In the 1980s, feminists respected Alice Walker’s brave stand against female genital cutting/mutilation. Walker, a feminist-“womanist,” focused on perpetrators who were usually women of color, in the Middle East and Africa, who were savagely mutilating their own daughters and granddaughters to render them “marriageable” for men. As an African-American legend, perhaps Walker was viewed as morally “entitled” to criticize foreign, including African, sexism. (Walker finally published her book about this, Warrior Marks, in 1993). In the 1990s, NOW national and state Presidents also spoke out against female genital cutting/mutilation.

Today, sadly something has changed. The unspoken politics of racism among the feminist intelligentsia, and among feminist philanthropists is as follows: If the victims are women of color, especially if they are Arabs, definitely if they are Palestinians, or Muslims, their suffering and their deaths matter—but only if their abusers and murderers are white, European, American, or Israeli. If dark-skinned Africans or Muslims of color gang-rape, kidnap, sexually enslave, bury alive, immolate or stone women of color, including Arabs, Palestinians, and Muslims, (in the West Bank and Gaza, in Afghanistan, Iran, Algeria, Sudan, Somalia), or if one Muslim denomination (Sunni) blows up the other, (Shiaa) in Pakistan and Iraq, it is simply not politically correct to say so. Muslim-on-Muslim crimes do not count in the same way that white European or American-on-Muslim crimes seem to matter.

This is the party line in our universities, in our mainstream media, at the United Nations and in international human rights organizations.
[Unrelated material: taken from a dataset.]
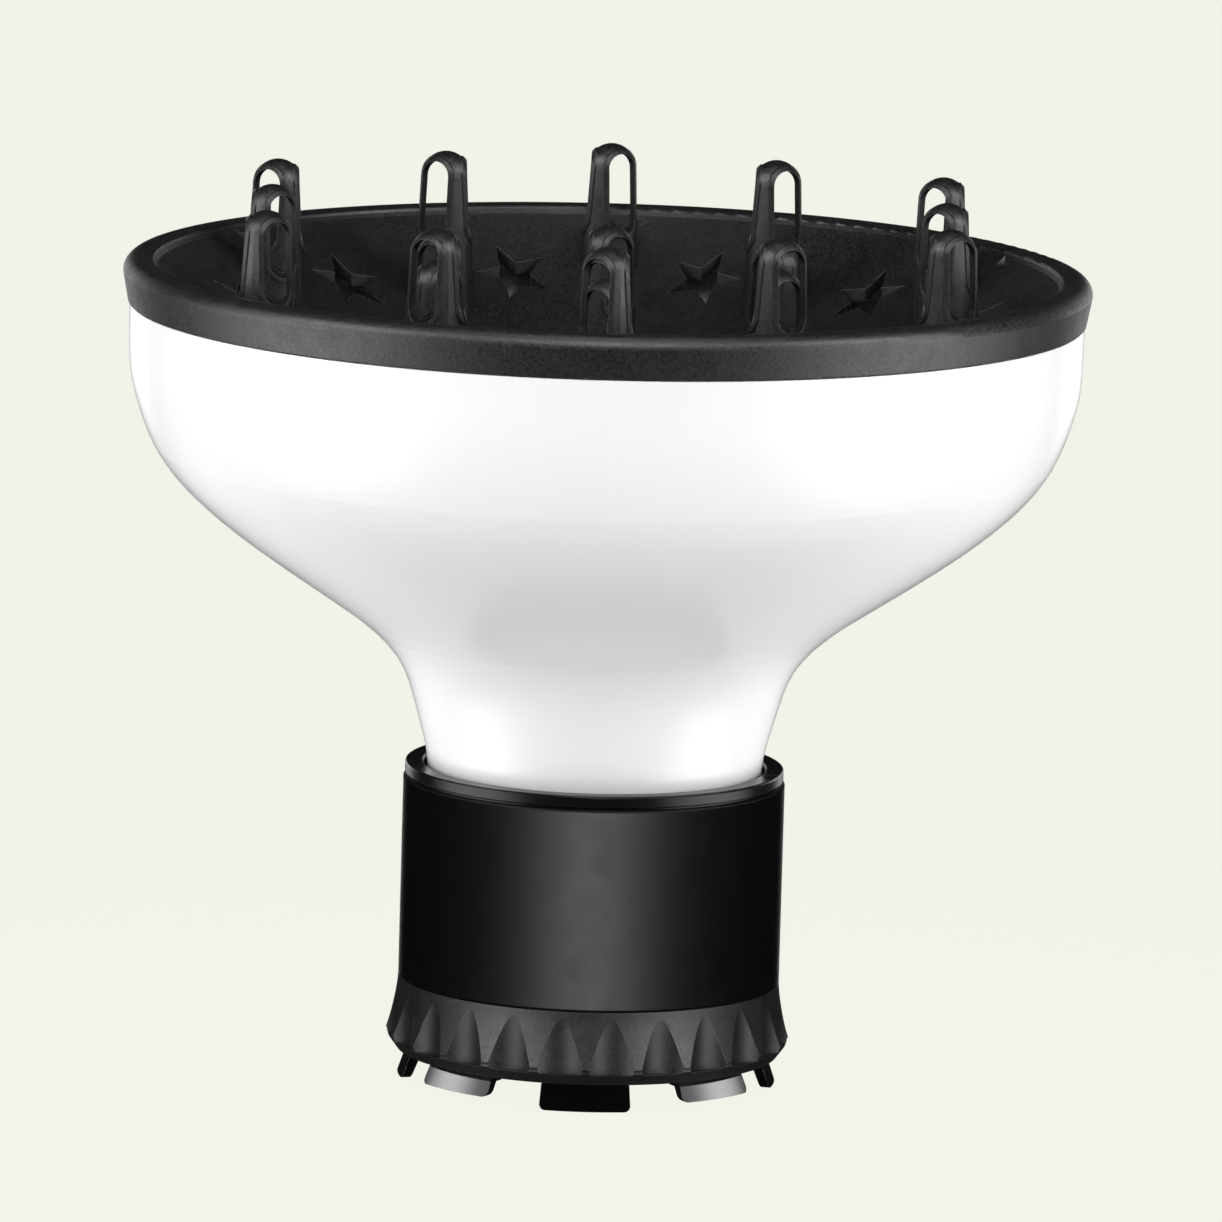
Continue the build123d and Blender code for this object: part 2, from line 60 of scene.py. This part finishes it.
# ---------------------------------------------------------------- materials
PLASTIC_IOR = 1.5
COAT_ROUGHNESS = 0.04
WEAR_RADIUS = 0.00018       # reach of the worn, slightly rounded edges
WEAR_START = 0.995          # cosine between rounded and flat normal where wear starts
WEAR_FULL = 0.86            # and where it is complete
SHINE = 0.5                 # the shader's usual specular level


class Nodes:
    """Short way to build a node tree for one material."""

    def __init__(self, name):
        self.material = bpy.data.materials.new(name)
        self.material.use_nodes = True
        self.tree = self.material.node_tree
        self.tree.nodes.clear()
        self.shader = self.tree.nodes.new("ShaderNodeBsdfPrincipled")
        output = self.tree.nodes.new("ShaderNodeOutputMaterial")
        self.tree.links.new(self.shader.outputs[0], output.inputs[0])
        self.place = self.add("ShaderNodeTexCoord").outputs["Object"]

    def add(self, kind, **settings):
        node = self.tree.nodes.new(kind)
        for key, value in settings.items():
            setattr(node, key, value)
        return node

    def join(self, source, target):
        self.tree.links.new(source, target)

    def noise(self, scale, detail=2.0, rough=0.5, stretch=(1, 1, 1)):
        """Noise value; scale is in features per metre."""
        mapping = self.add("ShaderNodeMapping")
        mapping.inputs["Scale"].default_value = stretch
        self.join(self.place, mapping.inputs["Vector"])
        node = self.add("ShaderNodeTexNoise")
        node.inputs["Scale"].default_value = scale
        node.inputs["Detail"].default_value = detail
        node.inputs["Roughness"].default_value = rough
        self.join(mapping.outputs[0], node.inputs["Vector"])
        return node.outputs["Fac"]

    def ramp(self, value, low, high, start, end):
        """value mapped from low..high to start..end, clamped."""
        node = self.add("ShaderNodeMapRange")
        node.inputs["From Min"].default_value = low
        node.inputs["From Max"].default_value = high
        node.inputs["To Min"].default_value = start
        node.inputs["To Max"].default_value = end
        self.join(value, node.inputs["Value"])
        return node.outputs[0]

    def math(self, kind, a, b):
        """One sum or product of two values."""
        node = self.add("ShaderNodeMath", operation=kind)
        self.join(a, node.inputs[0])
        self.join(b, node.inputs[1])
        return node.outputs[0]

    def mix(self, factor, dark, light):
        """Colour between dark, which is a colour or a socket, and the colour light."""
        node = self.add("ShaderNodeMix", data_type="RGBA")
        if isinstance(dark, tuple):
            node.inputs[6].default_value = (*dark, 1)
        else:
            self.join(dark, node.inputs[6])
        node.inputs[7].default_value = (*light, 1)
        self.join(factor, node.inputs[0])
        return node.outputs[2]

    def edges(self):
        """A value that rises from 0 on flat faces to 1 on edges, and the rounded normal."""
        bevel = self.add("ShaderNodeBevel", samples=4)
        bevel.inputs["Radius"].default_value = WEAR_RADIUS
        flat = self.add("ShaderNodeNewGeometry")
        dot = self.add("ShaderNodeVectorMath", operation="DOT_PRODUCT")
        self.join(bevel.outputs[0], dot.inputs[0])
        self.join(flat.outputs["Normal"], dot.inputs[1])
        return self.ramp(dot.outputs["Value"], WEAR_START, WEAR_FULL, 0.0, 1.0), bevel.outputs[0]

    def bump(self, height, distance, normal=None):
        node = self.add("ShaderNodeBump")
        node.inputs["Distance"].default_value = distance
        self.join(height, node.inputs["Height"])
        if normal is not None:
            self.join(normal, node.inputs["Normal"])
        return node.outputs[0]

    def set(self, name, value):
        socket = self.shader.inputs[name]
        if isinstance(value, (int, float, tuple)):
            socket.default_value = value
        else:
            self.join(value, socket)


def grey(value, blue=0.0):
    """A neutral colour, or with blue a slightly cooler one."""
    return (value, value, value + blue)


def plastic(name, dark, light, wear, rough, swing, grain, depth,
            shine=SHINE, coat=0.0, speckle=0.0):
    """Moulded plastic: mottled colour, uneven gloss, fine grain and paler worn edges.

    The colour runs from dark to light, and to wear on the edges. The roughness swings about
    rough. grain is in features per metre and depth is its height. A speckled plastic has its
    colour and its gloss in fine grit, and the others have wide soft patches.
    """
    m = Nodes(name)
    worn, rounded = m.edges()
    if speckle:
        patches = m.ramp(m.noise(1700, 2, 0.7), 0.36, 0.64, 0.0, 1.0)
    else:
        patches = m.noise(90, 3)
    colour = m.mix(patches, dark, light)
    breakup = m.ramp(m.noise(900, 2), 0.35, 0.65, 0.15, 1.0)
    m.set("Base Color", m.mix(m.math("MULTIPLY", worn, breakup), colour, wear))
    gloss = m.ramp(m.noise(220, 4, 0.6), 0.3, 0.7, rough - swing, rough + swing)
    if speckle:
        gloss = m.math("ADD", gloss, m.ramp(m.noise(1500, 3, 0.7), 0.3, 0.7, -speckle, speckle))
    m.set("Roughness", gloss)
    m.set("Normal", m.bump(m.noise(grain, 2, 0.6), depth, rounded))
    m.set("IOR", PLASTIC_IOR)
    m.set("Specular IOR Level", shine)
    if coat:
        m.set("Coat Weight", coat)
        m.set("Coat Roughness", COAT_ROUGHNESS)
    return m.material


def steel():
    """Stainless steel with its brushing along the length of each piece."""
    m = Nodes("steel")
    streaks = m.noise(1500, 3, 0.6, (1, 1, 12))
    m.set("Base Color", m.mix(m.noise(300, 2), grey(0.5, 0.01), grey(0.62)))
    m.set("Metallic", 1.0)
    m.set("Roughness", m.ramp(streaks, 0.3, 0.7, 0.22, 0.4))
    m.set("Normal", m.bump(streaks, 0.000004))
    return m.material


materials = {
    "black_satin": plastic(
        "black_satin", (0.0005, 0.0005, 0.0007), (0.012, 0.012, 0.0125), grey(0.03, 0.001),
        rough=0.43, swing=0.05, grain=2600, depth=0.00004, speckle=0.07),
    "white_gloss": plastic(
        "white_gloss", (0.85, 0.853, 0.855), (0.875, 0.877, 0.878), grey(0.9),
        rough=0.14, swing=0.02, grain=60, depth=0.00002, shine=0.36),
    "black_gloss": plastic(
        "black_gloss", grey(0.003), grey(0.005), grey(0.02),
        rough=0.12, swing=0.03, grain=2500, depth=0.000002, coat=0.9),
    "black_sleeve": plastic(
        "black_sleeve", (0.0016, 0.0014, 0.0015), (0.0024, 0.0021, 0.0023), grey(0.02),
        rough=0.5, swing=0.03, grain=7000, depth=0.000006),
    "black_grip": plastic(
        "black_grip", grey(0.002), grey(0.011), grey(0.03),
        rough=0.47, swing=0.05, grain=2600, depth=0.00002, speckle=0.06),
    "black_nylon": plastic(
        "black_nylon", grey(0.02, 0.001), grey(0.026, 0.001), grey(0.05),
        rough=0.5, swing=0.06, grain=4000, depth=0.00001),
    "grey_acetal": plastic(
        "grey_acetal", grey(0.3, 0.01), grey(0.36, 0.01), grey(0.45),
        rough=0.4, swing=0.06, grain=3000, depth=0.00001),
    "rubber": plastic(
        "rubber", grey(0.03, 0.001), grey(0.04, 0.002), grey(0.06),
        rough=0.75, swing=0.08, grain=2500, depth=0.00003),
    "steel": steel(),
}
collar_gloss = plastic(
    "collar_gloss", grey(0.003), grey(0.005), grey(0.03),
    rough=0.24, swing=0.05, grain=2500, depth=0.000004, shine=0.22)


def dress():
    """Give each CAD node the material of its slot. The collar is gloss too, with a softer shine."""
    slot_of = {row["node"]: row["material_slot"] for row in frame["record"]["subparts"]}
    for name, piece in nodes.items():
        piece.data.materials.clear()
        piece.data.materials.append(
            collar_gloss if name == "collar_ring" else materials[slot_of[name]])


# ---------------------------------------------------------------- floor
FLOOR_SHADE = (0.868, 0.893, 0.805)     # the floor as the camera sees it
FLOOR_GLOW = 1.0                        # strength of that shade
FLOOR_REACH = 7.0                       # radius of the wall
FLOOR_CORNER = 2.0                      # radius of the bend from floor to wall
FLOOR_HEIGHT = 6.0                      # top of the wall
FLOOR_INNER = (0.4, 1.2)                # rings of vertices on the flat part
FLOOR_SIDES = 96
CORNER_STEPS = 12


def floor_mesh():
    """A round floor that turns up into a wall all round."""
    flat = FLOOR_REACH - FLOOR_CORNER
    line = [(r, 0.0) for r in (*FLOOR_INNER, flat)]
    for k in range(1, CORNER_STEPS + 1):
        a = math.radians(90 * k / CORNER_STEPS)
        line.append((flat + FLOOR_CORNER * math.sin(a), FLOOR_CORNER * (1 - math.cos(a))))
    line.append((FLOOR_REACH, FLOOR_HEIGHT))
    vertices = [(0, 0, 0)]
    for r, z in line:
        for k in range(FLOOR_SIDES):
            a = 2 * math.pi * k / FLOOR_SIDES
            vertices.append((r * math.cos(a), r * math.sin(a), z))
    faces = [(0, 1 + k, 1 + (k + 1) % FLOOR_SIDES) for k in range(FLOOR_SIDES)]
    for row in range(len(line) - 1):
        low = 1 + row * FLOOR_SIDES
        high = low + FLOOR_SIDES
        for k in range(FLOOR_SIDES):
            n = (k + 1) % FLOOR_SIDES
            faces.append((low + k, high + k, high + n, low + n))
    mesh = bpy.data.meshes.new("stage")
    mesh.from_pydata(vertices, [], faces)
    for polygon in mesh.polygons:
        polygon.use_smooth = True
    return mesh


def add_stage():
    """Pale floor and wall that the camera sees and that neither light nor shadow changes."""
    stage = bpy.data.objects.new("stage", floor_mesh())
    bpy.context.scene.collection.objects.link(stage)
    m = Nodes("pale_floor")
    m.set("Base Color", m.mix(m.noise(6, 4), (0.10, 0.105, 0.09), (0.13, 0.135, 0.12)))
    m.set("Roughness", 0.9)
    m.set("Specular IOR Level", 0.0)
    m.set("Emission Color", (*FLOOR_SHADE, 1))
    m.set("Emission Strength", FLOOR_GLOW)
    stage.data.materials.append(m.material)
    stage.visible_glossy = False
    stage.visible_diffuse = False
    stage.visible_shadow = False
    return stage


# ---------------------------------------------------------------- light
CORE = 0.15                             # middle part of each light that has its full strength
CENTRE = Vector((0.0, 0.0, 0.09))       # what the lights aim at
WORLD_GREY = 0.5
WORLD_STRENGTH = 0.012


def link_group(name, members, state):
    """A set of objects that a light reaches alone (INCLUDE), or doesn't reach (EXCLUDE)."""
    group = bpy.data.collections.new(name)
    for member in members:
        group.objects.link(member)
    for row in group.collection_objects:
        row.light_linking.link_state = state
    return group


def soften(light_data):
    """Make a light fade from full in its core to dark at its edge."""
    light_data.use_nodes = True
    tree = light_data.node_tree
    place = tree.nodes.new("ShaderNodeNewGeometry")
    middle = tree.nodes.new("ShaderNodeVectorMath")
    middle.operation = "SUBTRACT"
    middle.inputs[1].default_value = (0.5, 0.5, 0.0)
    tree.links.new(place.outputs["Parametric"], middle.inputs[0])
    length = tree.nodes.new("ShaderNodeVectorMath")
    length.operation = "LENGTH"
    tree.links.new(middle.outputs[0], length.inputs[0])
    fade = tree.nodes.new("ShaderNodeMapRange")
    fade.interpolation_type = "SMOOTHSTEP"
    fade.inputs["From Min"].default_value = 0.5 * CORE
    fade.inputs["From Max"].default_value = 0.5
    fade.inputs["To Min"].default_value = 1.0
    fade.inputs["To Max"].default_value = 0.0
    tree.links.new(length.outputs["Value"], fade.inputs["Value"])
    tree.links.new(fade.outputs[0], tree.nodes["Emission"].inputs["Strength"])


def add_light(name, azimuth, elevation, distance, size, radiance, group):
    """Soft box that stands at this azimuth (0 = in front, + = to the right) and elevation."""
    a, e = math.radians(azimuth), math.radians(elevation)
    away = Vector((math.sin(a) * math.cos(e), -math.cos(a) * math.cos(e), math.sin(e)))
    data = bpy.data.lights.new(name, "AREA")
    data.shape = "RECTANGLE"
    data.size, data.size_y = size
    data.energy = radiance * math.pi * data.size * data.size_y
    light = bpy.data.objects.new(name, data)
    light.location = CENTRE + away * distance
    light.rotation_euler = (-away).to_track_quat("-Z", "Y").to_euler()
    light.visible_camera = False
    soften(data)
    light.light_linking.receiver_collection = group
    bpy.context.scene.collection.objects.link(light)


def add_world():
    """A very faint even light from all round."""
    world = bpy.data.worlds.new("world")
    bpy.context.scene.world = world
    world.use_nodes = True
    background = world.node_tree.nodes["Background"]
    background.inputs["Color"].default_value = (*grey(WORLD_GREY), 1)
    background.inputs["Strength"].default_value = WORLD_STRENGTH


def add_lights(stage):
    """Soft boxes all round. Most of them reach only some of the pieces, so each piece can have
    the gradient of light that suits its shape. None of them reaches the floor."""
    grip = [nodes["twist_ring"]]
    sleeve = [nodes["outer_sleeve"]]
    jaws = [nodes[f"jaw_{k}"] for k in range(1, 9)]
    low = link_group("all_but_sleeve_and_jaws", sleeve + grip + jaws + [stage], "EXCLUDE")
    most = link_group("all_but_sleeve", sleeve + grip + [stage], "EXCLUDE")
    only_bowl = link_group("bowl_only", [nodes["bowl_shell"]], "INCLUDE")
    only_plate = link_group("plate_only", [nodes["diffuser_plate"]], "INCLUDE")
    only_grip = link_group("grip_only", grip, "INCLUDE")
    only_jaws = link_group("jaws_only", jaws, "INCLUDE")
    only_sleeve = link_group("sleeve_only", sleeve, "INCLUDE")

    # name, azimuth, elevation, distance, (width, height), radiance, pieces that it reaches
    middle_lights = (
        ("front_top", 0, 40, 1.5, (1.7, 1.5), 7.0, low),
        ("bounce", 0, -90, 0.39, (3.0, 3.0), 0.28, low),
        ("sleeve_front", 0, -2, 1.5, (2.5, 1.3), 7.8, only_sleeve),
        ("sleeve_back", 180, -12, 1.6, (1.1, 1.2), 7.0, only_sleeve),
        ("grip_back", 180, 10, 1.6, (1.6, 1.4), 3.0, only_grip),
    )
    paired_lights = (
        ("side", 75, -8, 1.6, (2.6, 3.2), 4.7, most),
        ("back", 155, 0, 1.8, (1.3, 1.3), 1.9, low),
        ("jaw", 95, 12, 1.4, (1.3, 1.2), 4.3, only_jaws),
        ("bowl_edge", 145, -35, 1.3, (1.8, 1.6), 0.5, only_bowl),
        ("grip", 48, 16, 1.6, (2.0, 1.6), 9.0, only_grip),
        ("grip_low", 62, -24, 1.6, (1.9, 2.0), 2.6, only_grip),
        ("dish", 66, 34, 1.6, (1.2, 1.2), 10.0, only_plate),
        ("dish_top", 40, 78, 1.6, (0.7, 0.7), 4.0, only_plate),
    )
    for row in middle_lights:
        add_light(*row)
    for name, azimuth, *row in paired_lights:
        for side in (-1, 1):
            add_light(f"{name}_{side}", azimuth * side, *row)


dress()
add_camera()
add_world()
add_lights(add_stage())
bpy.context.scene.view_settings.view_transform = "Standard"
Why are Second and Third Wave feminists buying into this? Why are feminists sacrificing so many women to the dangerous ideology of “cultural relativism,” a belief system in which concerns about sexism are always trumped by concerns about racism? The authors are not saying that racism does not exist, that it does not matter, that it must not be addressed. We are saying that women are affected by both. And when a man or a woman seeks to objectify, abuse or murder women, they should be called out on it, no matter what their skin-color or gender may be.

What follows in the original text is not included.